24. The consent of the parties must exist when the request is made to the Centre (Articles 28(3) and 36(3)), but the Convention does not specify in any form the time at which the consent must be given. Consent may be given, for example, in the clauses of a contract of investment, which provides for the submission to the Centre of future disagreements which may arise from the contract, or in a settlement between the parties relating to a dispute which has already arisen. Nor does the Convention require the consent of both parties to be recorded in the same document. Thus, a receiving State could propose in its legislation on the promotion of investments that disputes on certain classes of investments be submitted to the jurisdiction of the Centre, and the investor can give his consent by written acceptance of the offer. (Emphasis not in the original).
Asian Agricultural Products Limited v. Democratic Socialist Republic of Sri Lanka, 27 June 1990, icsid Case No. ARB/87/3, Award of 27 June 1990, ICSID Reports, Vol. 4, p. 246.
Tradex Hellas SA v. Republic of Albania, icsid Case No.

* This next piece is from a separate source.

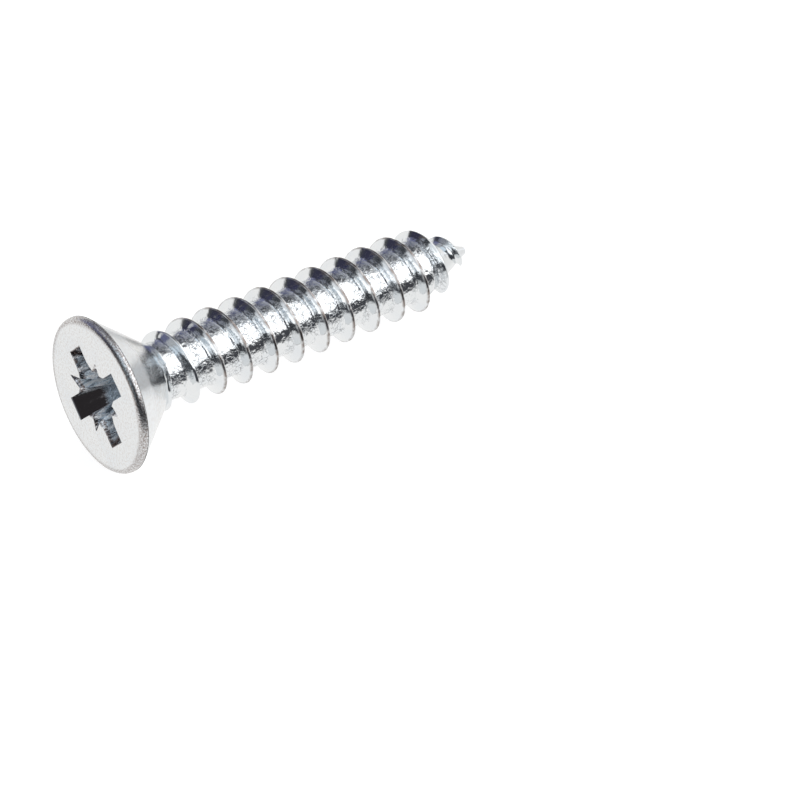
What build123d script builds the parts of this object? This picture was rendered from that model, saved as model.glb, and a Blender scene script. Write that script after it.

ARB/94/2, Decision on jurisdiction of 24 December 1996, ICSID Review—Foreign Investment Law Journal, Vol. 14, 1999, p. 161 [5 ICSID Reports 43].

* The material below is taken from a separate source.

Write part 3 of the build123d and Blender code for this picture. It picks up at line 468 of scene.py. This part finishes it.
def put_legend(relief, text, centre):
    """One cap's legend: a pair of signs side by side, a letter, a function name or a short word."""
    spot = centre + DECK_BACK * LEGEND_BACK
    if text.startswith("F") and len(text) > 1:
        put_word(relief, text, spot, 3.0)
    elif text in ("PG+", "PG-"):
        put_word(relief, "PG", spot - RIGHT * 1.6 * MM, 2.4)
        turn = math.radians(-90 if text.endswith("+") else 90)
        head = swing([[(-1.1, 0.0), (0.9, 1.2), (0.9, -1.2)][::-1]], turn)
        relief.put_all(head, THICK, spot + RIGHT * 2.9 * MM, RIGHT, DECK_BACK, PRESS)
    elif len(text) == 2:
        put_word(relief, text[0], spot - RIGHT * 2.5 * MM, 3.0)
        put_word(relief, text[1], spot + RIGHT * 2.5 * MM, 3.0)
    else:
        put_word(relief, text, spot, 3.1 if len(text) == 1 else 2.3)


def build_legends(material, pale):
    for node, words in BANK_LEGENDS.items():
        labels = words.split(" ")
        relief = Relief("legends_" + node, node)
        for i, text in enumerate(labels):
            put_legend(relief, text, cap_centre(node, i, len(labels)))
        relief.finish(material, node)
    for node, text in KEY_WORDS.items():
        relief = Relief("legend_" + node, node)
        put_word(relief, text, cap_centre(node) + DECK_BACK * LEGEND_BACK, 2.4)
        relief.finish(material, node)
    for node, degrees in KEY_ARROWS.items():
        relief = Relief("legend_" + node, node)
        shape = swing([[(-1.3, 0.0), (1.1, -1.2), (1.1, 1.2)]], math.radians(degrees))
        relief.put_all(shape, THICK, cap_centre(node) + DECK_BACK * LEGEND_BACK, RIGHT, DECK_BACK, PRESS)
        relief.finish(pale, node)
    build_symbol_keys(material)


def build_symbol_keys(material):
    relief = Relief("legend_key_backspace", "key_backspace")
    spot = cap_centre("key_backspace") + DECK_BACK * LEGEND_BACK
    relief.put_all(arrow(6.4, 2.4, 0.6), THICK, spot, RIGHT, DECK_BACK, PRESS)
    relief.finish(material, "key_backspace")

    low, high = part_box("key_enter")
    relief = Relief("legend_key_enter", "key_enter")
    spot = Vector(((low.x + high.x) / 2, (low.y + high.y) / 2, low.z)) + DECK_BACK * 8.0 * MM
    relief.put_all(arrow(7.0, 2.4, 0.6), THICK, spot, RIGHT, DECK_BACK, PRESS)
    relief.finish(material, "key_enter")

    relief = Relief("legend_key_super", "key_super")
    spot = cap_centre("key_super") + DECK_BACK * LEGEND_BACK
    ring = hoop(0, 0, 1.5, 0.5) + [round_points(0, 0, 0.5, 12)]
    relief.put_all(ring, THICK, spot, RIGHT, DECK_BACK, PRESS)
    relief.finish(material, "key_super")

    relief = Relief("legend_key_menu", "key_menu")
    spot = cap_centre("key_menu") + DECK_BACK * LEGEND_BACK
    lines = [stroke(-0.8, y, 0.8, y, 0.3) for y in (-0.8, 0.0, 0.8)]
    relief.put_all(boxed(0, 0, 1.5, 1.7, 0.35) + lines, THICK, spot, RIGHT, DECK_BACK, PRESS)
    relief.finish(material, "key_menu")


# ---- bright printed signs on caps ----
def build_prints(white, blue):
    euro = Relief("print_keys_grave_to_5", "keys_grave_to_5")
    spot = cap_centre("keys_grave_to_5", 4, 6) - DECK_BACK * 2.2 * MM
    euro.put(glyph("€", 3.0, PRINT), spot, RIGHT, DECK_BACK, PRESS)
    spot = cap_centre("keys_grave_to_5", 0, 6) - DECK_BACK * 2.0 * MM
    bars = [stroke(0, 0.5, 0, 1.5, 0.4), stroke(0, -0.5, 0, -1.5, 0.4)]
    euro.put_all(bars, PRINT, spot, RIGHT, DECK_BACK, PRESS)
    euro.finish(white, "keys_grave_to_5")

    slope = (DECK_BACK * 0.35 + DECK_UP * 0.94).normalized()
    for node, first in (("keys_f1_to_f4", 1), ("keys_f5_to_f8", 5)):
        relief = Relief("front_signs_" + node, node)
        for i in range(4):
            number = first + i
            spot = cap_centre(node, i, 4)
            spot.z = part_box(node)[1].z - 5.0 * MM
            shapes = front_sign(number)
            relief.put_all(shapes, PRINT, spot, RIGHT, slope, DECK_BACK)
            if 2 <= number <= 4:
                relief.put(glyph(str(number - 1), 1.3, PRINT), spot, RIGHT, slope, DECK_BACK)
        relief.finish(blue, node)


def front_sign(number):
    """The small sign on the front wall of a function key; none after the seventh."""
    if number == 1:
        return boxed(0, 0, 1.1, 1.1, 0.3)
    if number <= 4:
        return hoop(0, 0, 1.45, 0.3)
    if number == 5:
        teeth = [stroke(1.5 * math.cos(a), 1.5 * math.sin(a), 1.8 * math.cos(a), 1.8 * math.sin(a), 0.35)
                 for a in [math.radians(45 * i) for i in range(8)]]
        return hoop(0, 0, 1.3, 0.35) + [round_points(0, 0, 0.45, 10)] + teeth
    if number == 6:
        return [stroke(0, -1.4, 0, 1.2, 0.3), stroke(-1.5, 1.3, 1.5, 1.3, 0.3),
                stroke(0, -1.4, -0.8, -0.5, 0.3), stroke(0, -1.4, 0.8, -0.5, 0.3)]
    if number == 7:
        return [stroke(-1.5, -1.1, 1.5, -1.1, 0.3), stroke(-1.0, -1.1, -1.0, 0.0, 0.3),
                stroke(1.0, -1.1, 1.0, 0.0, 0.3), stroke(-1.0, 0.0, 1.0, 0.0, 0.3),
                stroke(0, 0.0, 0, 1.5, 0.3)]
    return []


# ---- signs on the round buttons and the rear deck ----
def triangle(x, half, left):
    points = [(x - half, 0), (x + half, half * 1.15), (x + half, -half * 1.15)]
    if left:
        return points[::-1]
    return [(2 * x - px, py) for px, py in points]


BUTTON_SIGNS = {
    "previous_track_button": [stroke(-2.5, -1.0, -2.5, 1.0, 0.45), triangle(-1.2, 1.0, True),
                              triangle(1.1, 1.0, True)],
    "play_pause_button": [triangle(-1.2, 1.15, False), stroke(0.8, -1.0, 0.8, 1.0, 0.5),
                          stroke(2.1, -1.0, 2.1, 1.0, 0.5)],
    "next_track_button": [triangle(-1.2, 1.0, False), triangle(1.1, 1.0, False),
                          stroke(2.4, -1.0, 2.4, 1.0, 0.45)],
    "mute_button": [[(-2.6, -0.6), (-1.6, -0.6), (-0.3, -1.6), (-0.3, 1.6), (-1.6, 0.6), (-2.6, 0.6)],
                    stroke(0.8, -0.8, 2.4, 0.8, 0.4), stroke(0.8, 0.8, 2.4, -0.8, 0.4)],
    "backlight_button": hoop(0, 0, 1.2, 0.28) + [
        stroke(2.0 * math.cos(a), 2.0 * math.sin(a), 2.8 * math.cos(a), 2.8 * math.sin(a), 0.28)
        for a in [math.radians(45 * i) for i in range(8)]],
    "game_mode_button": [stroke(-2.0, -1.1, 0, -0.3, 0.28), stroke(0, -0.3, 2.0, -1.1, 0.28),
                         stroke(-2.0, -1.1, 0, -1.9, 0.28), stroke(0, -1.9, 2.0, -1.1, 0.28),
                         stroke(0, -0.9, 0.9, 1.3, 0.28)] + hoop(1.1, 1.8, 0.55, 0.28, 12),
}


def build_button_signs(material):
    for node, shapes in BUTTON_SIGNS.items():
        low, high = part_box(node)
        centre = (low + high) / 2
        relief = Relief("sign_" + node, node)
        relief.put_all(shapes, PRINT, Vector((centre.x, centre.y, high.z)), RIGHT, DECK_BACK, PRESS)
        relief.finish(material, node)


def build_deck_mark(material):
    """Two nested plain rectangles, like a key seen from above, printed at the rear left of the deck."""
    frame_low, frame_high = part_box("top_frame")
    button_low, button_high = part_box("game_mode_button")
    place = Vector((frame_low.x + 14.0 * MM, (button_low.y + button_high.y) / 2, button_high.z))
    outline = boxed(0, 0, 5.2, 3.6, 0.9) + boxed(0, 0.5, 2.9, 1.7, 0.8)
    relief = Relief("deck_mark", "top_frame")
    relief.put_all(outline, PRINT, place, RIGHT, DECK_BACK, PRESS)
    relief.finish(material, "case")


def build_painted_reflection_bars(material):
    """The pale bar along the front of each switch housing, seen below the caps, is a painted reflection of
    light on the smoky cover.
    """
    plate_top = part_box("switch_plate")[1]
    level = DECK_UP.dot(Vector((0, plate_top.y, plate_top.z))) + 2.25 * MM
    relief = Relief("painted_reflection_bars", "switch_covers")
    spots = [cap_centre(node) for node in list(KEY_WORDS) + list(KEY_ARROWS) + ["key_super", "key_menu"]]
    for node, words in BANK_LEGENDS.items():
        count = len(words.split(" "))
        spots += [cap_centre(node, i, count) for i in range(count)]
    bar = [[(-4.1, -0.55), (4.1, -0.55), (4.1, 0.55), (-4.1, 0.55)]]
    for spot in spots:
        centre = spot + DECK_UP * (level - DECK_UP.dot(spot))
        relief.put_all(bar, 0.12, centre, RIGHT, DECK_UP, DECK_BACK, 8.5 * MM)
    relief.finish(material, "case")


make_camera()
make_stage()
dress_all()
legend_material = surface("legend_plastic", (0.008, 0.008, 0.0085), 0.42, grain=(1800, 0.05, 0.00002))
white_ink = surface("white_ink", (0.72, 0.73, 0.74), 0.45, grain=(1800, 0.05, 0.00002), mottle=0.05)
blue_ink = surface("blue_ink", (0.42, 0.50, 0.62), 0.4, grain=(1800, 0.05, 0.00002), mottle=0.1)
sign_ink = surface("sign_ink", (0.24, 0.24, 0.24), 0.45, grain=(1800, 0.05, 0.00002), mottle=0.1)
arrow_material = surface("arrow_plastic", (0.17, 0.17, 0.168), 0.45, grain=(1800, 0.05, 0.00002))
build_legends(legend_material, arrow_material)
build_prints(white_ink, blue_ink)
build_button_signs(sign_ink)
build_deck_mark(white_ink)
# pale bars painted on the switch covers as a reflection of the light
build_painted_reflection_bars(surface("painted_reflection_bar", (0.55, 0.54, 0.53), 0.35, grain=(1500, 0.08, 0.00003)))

American Manufacturing & Trading, Inc. v. Republic of Zaire, icsid Case No. ARB/93/1, Award of 21 February 1997, International Legal Materials, Vol. 36, 1997, p. 1534 [5 ICSID Reports 11]

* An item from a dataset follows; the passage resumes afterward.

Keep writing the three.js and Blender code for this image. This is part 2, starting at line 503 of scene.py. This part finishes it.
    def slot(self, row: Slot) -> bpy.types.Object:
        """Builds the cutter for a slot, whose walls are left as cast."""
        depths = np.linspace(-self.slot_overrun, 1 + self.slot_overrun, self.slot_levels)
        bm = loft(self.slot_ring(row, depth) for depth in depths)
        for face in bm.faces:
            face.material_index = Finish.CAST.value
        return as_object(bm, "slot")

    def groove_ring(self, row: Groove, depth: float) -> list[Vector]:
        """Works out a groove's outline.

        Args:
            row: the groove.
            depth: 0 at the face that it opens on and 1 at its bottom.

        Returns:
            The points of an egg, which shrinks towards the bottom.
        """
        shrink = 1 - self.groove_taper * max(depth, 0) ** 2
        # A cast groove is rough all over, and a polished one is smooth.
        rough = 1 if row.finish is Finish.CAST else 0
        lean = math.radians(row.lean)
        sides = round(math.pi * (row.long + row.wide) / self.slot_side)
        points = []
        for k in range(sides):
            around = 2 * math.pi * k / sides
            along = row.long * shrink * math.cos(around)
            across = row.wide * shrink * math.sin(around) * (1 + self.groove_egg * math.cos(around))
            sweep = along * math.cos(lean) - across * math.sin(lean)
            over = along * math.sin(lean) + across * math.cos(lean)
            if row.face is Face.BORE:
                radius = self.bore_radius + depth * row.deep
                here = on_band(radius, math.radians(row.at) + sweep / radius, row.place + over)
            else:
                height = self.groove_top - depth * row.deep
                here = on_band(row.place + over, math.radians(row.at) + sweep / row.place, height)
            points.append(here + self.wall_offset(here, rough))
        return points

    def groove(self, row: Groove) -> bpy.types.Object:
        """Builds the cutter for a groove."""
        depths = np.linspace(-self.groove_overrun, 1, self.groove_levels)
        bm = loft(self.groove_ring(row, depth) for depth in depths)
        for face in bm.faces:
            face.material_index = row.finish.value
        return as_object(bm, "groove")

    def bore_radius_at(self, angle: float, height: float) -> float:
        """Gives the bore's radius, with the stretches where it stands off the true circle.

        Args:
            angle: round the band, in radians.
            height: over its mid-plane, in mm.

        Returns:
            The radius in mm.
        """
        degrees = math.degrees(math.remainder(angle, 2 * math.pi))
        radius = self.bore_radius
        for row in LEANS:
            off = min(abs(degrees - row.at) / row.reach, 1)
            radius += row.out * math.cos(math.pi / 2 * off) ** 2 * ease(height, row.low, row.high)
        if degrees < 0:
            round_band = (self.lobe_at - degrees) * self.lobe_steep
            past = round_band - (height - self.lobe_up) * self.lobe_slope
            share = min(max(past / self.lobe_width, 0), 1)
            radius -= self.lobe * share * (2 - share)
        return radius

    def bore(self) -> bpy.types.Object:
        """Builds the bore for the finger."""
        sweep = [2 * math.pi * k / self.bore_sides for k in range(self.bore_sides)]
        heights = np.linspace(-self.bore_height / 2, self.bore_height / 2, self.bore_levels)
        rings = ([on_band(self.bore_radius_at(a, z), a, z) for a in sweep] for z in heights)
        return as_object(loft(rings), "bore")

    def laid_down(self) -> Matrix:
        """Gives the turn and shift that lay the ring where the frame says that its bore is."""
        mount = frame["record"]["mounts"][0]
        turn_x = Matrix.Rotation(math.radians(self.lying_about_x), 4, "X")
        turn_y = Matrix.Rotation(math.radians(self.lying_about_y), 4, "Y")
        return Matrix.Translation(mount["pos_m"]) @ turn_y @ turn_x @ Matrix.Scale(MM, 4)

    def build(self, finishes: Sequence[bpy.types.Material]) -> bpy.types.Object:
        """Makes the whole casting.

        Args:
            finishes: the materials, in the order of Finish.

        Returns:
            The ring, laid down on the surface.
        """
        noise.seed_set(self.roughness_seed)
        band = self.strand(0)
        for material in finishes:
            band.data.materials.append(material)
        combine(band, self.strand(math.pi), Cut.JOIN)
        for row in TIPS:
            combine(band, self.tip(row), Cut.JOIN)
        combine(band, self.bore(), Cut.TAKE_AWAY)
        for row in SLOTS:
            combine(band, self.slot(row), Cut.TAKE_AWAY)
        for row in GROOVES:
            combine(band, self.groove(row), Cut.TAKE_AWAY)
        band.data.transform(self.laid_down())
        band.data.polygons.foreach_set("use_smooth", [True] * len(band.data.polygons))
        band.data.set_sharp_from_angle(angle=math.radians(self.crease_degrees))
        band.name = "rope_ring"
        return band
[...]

Ceskoslovenska Obchodni Banka, AS v. Slovak Republic, icsid Case No. ARB/97/4, Decision on jurisdiction of 24 May 1999, ICSID Review—Foreign Investment Law Journal, Vol. 14, 1999, p. 250 [5 ICSID Reports 330],
This Tribunal has no doubt that the investments made by Mr Olguin in the Republic of Paraguay are included in those enumerated in Article 1 of the CPI. Moreover, there exists no rule in the CPI which requires investments made by a national of another Contracting State to be accepted or recognized by the State in which they are made. With regard to the possible flaws in Mr Olguin’s investments, this is clearly a subject relating to the merits, which cannot be resolved at this stage of the proceedings.